REQUIRED TASK
Make an exact copy of the lines below.

--- Start of RECORDED DATA ---

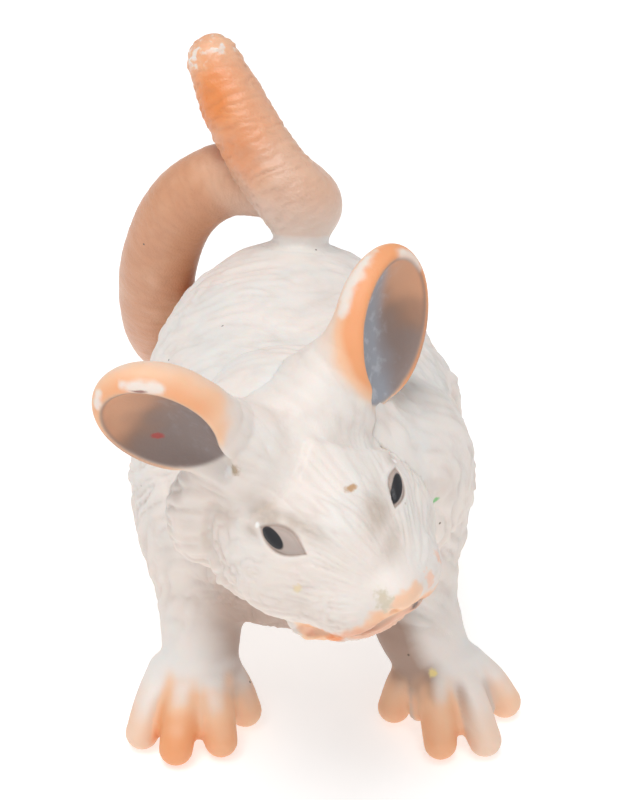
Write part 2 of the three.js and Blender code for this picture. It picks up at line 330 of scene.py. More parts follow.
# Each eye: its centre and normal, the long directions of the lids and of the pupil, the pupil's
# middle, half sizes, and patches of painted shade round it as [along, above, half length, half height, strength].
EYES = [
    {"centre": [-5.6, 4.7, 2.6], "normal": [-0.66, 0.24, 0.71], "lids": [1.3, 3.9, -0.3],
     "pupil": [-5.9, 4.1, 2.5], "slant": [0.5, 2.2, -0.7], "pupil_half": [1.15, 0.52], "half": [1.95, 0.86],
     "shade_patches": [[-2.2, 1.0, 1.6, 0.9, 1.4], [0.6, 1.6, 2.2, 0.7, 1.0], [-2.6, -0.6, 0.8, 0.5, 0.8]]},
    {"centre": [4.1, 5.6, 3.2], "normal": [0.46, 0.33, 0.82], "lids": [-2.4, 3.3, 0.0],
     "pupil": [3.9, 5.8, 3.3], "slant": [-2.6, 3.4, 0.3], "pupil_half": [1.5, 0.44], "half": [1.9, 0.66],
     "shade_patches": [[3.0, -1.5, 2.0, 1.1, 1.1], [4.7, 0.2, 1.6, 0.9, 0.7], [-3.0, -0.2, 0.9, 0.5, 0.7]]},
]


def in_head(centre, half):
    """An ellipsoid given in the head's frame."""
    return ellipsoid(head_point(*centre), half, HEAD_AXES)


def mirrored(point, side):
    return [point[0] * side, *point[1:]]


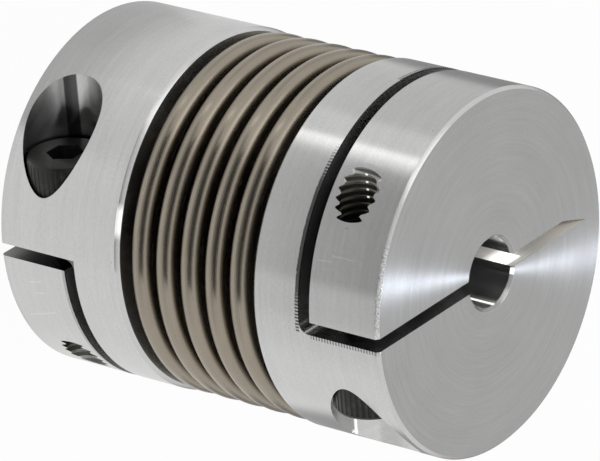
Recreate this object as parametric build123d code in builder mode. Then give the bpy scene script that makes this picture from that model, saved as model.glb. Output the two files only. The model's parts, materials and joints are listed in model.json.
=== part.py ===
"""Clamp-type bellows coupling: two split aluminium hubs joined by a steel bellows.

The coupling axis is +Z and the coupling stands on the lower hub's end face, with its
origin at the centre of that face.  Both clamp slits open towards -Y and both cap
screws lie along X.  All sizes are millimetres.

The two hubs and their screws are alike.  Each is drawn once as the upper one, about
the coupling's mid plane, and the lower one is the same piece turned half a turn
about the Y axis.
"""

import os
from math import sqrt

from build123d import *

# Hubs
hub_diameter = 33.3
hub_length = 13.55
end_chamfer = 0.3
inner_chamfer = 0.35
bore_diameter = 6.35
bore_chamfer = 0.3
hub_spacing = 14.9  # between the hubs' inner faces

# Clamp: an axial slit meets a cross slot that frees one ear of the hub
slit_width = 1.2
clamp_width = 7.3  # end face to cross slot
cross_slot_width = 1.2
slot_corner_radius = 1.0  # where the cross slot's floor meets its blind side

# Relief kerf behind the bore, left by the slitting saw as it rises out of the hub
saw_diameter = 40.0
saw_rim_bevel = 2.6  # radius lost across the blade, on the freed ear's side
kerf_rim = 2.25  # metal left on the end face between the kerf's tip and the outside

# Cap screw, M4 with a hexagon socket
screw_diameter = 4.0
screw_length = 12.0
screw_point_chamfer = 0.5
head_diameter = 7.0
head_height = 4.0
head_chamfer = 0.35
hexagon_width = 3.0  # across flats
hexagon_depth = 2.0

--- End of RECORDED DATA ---

ANSWER TO THIS EXERCISE
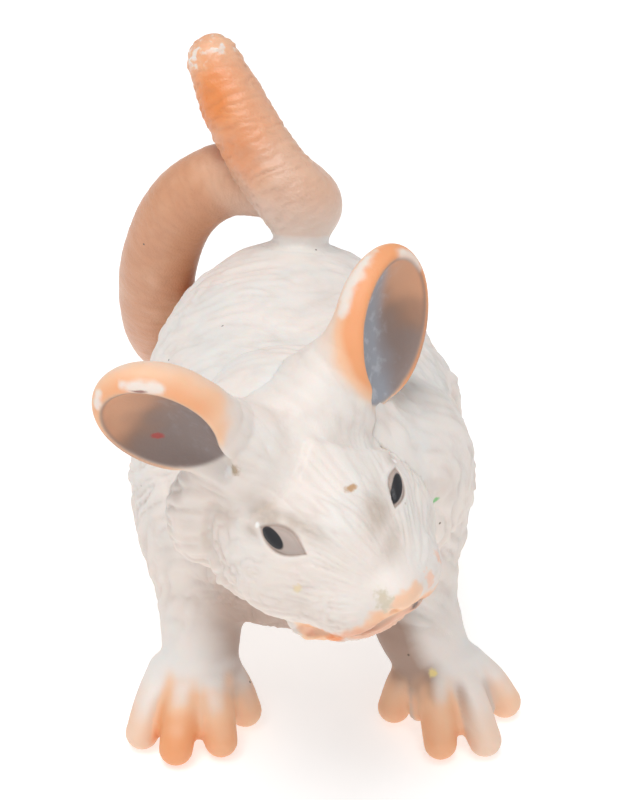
Write part 2 of the three.js and Blender code for this picture. It picks up at line 330 of scene.py. More parts follow.
# Each eye: its centre and normal, the long directions of the lids and of the pupil, the pupil's
# middle, half sizes, and patches of painted shade round it as [along, above, half length, half height, strength].
EYES = [
    {"centre": [-5.6, 4.7, 2.6], "normal": [-0.66, 0.24, 0.71], "lids": [1.3, 3.9, -0.3],
     "pupil": [-5.9, 4.1, 2.5], "slant": [0.5, 2.2, -0.7], "pupil_half": [1.15, 0.52], "half": [1.95, 0.86],
     "shade_patches": [[-2.2, 1.0, 1.6, 0.9, 1.4], [0.6, 1.6, 2.2, 0.7, 1.0], [-2.6, -0.6, 0.8, 0.5, 0.8]]},
    {"centre": [4.1, 5.6, 3.2], "normal": [0.46, 0.33, 0.82], "lids": [-2.4, 3.3, 0.0],
     "pupil": [3.9, 5.8, 3.3], "slant": [-2.6, 3.4, 0.3], "pupil_half": [1.5, 0.44], "half": [1.9, 0.66],
     "shade_patches": [[3.0, -1.5, 2.0, 1.1, 1.1], [4.7, 0.2, 1.6, 0.9, 0.7], [-3.0, -0.2, 0.9, 0.5, 0.7]]},
]


def in_head(centre, half):
    """An ellipsoid given in the head's frame."""
    return ellipsoid(head_point(*centre), half, HEAD_AXES)


def mirrored(point, side):
    return [point[0] * side, *point[1:]]


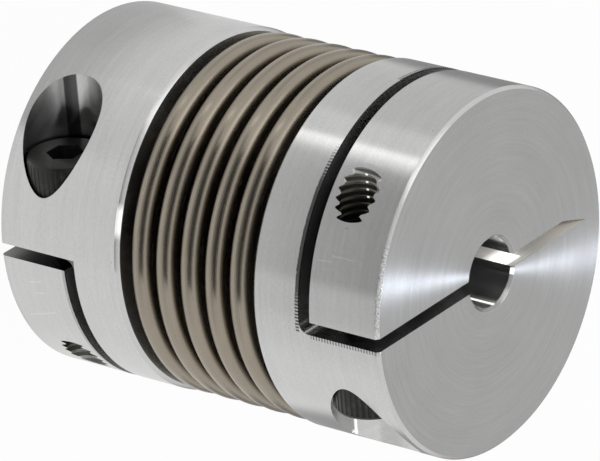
Recreate this object as parametric build123d code in builder mode. Then give the bpy scene script that makes this picture from that model, saved as model.glb. Output the two files only. The model's parts, materials and joints are listed in model.json.
=== part.py ===
"""Clamp-type bellows coupling: two split aluminium hubs joined by a steel bellows.

The coupling axis is +Z and the coupling stands on the lower hub's end face, with its
origin at the centre of that face.  Both clamp slits open towards -Y and both cap
screws lie along X.  All sizes are millimetres.

The two hubs and their screws are alike.  Each is drawn once as the upper one, about
the coupling's mid plane, and the lower one is the same piece turned half a turn
about the Y axis.
"""

import os
from math import sqrt

from build123d import *

# Hubs
hub_diameter = 33.3
hub_length = 13.55
end_chamfer = 0.3
inner_chamfer = 0.35
bore_diameter = 6.35
bore_chamfer = 0.3
hub_spacing = 14.9  # between the hubs' inner faces

# Clamp: an axial slit meets a cross slot that frees one ear of the hub
slit_width = 1.2
clamp_width = 7.3  # end face to cross slot
cross_slot_width = 1.2
slot_corner_radius = 1.0  # where the cross slot's floor meets its blind side

# Relief kerf behind the bore, left by the slitting saw as it rises out of the hub
saw_diameter = 40.0
saw_rim_bevel = 2.6  # radius lost across the blade, on the freed ear's side
kerf_rim = 2.25  # metal left on the end face between the kerf's tip and the outside

# Cap screw, M4 with a hexagon socket
screw_diameter = 4.0
screw_length = 12.0
screw_point_chamfer = 0.5
head_diameter = 7.0
head_height = 4.0
head_chamfer = 0.35
hexagon_width = 3.0  # across flats
hexagon_depth = 2.0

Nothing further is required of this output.